L’atteggiamento di Meloni sulle iniziative giudiziarie che riguardano persone del suo partito e del governo è ormai chiaro. Poiché lei è sempre stata dalla parte dei giudici quando era all’opposizione non capisce perché nei confronti della sua squadra debbano essere usati gli stessi metodi che una parte dei magistrati ha utilizzato in passato nei confronti di una politica che era apertamente in conflitto con l’ordine giudiziario. E quindi ribatte colpo su colpo quando ritiene che ci siano “anomalie” nel comportamento di alcuni magistrati.
Chi si aspettava che per difendere i suoi, Del Mastro e Santanchè, si arrampicasse sugli specchi o si avventurasse in una filippica contro i giudici è rimasto deluso. Non ne ha avuto bisogno perché in entrambi i casi le è bastato ricordare i fatti: un sottosegretario per il quale la pubblica accusa chiede l’archiviazione e per il quale, invece, un Gip dispone l’imputazione coatta e una ministra che viene a sapere di essere indagata da un giornale il giorno in cui va a riferire in Parlamento.
Di fronte a queste che definisce “anomalie” Meloni ha gioco facile nel sollevare perplessità e dubbi .Ma non per questo apre il fuoco contro i giudici. Anzi tiene a precisare che non vuole uno scontro con i magistrati, pur non sconfessando la nota risentita di Palazzo Chigi di qualche giorno fa.

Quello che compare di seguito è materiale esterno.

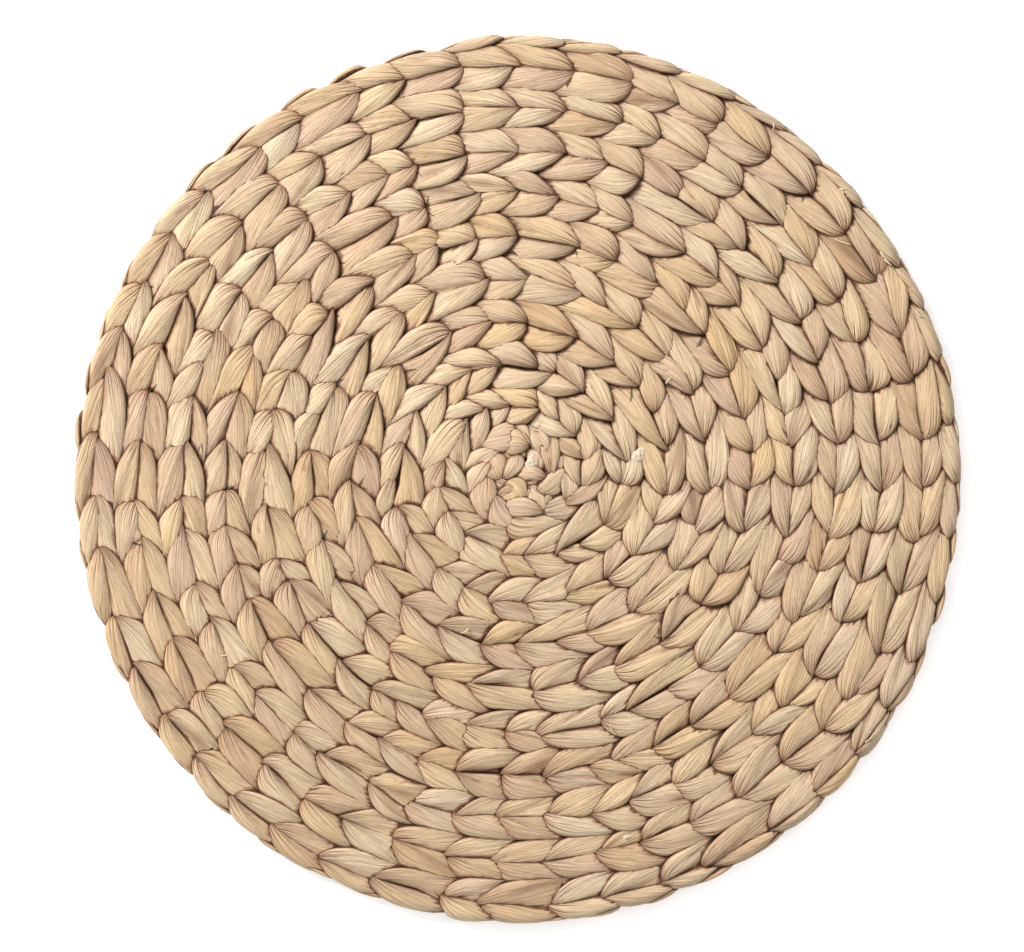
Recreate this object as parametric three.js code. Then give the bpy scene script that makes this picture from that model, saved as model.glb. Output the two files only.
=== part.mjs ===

Tutto questo dovrebbe preludere ad un’accelerazione della tanto attesa riforma Nordio, in gestazione da 9 mesi e che dovrebbe approdare presto in Parlamento. Sullo sfondo rimane la separazione delle carriere su cui Meloni non arretra di un millimetro. Quanto alle dimissioni di Santanchè in caso di avviso di garanzia , il Presidente del Consiglio ribadisce che non c’è alcun automatismo. Su questa linea ferma nei prossimi giorni bisognerà verificare la compattezza della maggioranza.
Per il resto, nella conferenza stampa, Meloni ha ribadito che sul Pnrr le preoccupazioni sono eccessive infondate e che l’entità degli aumenti della spesa militare sarà definito nella legge di Bilancio.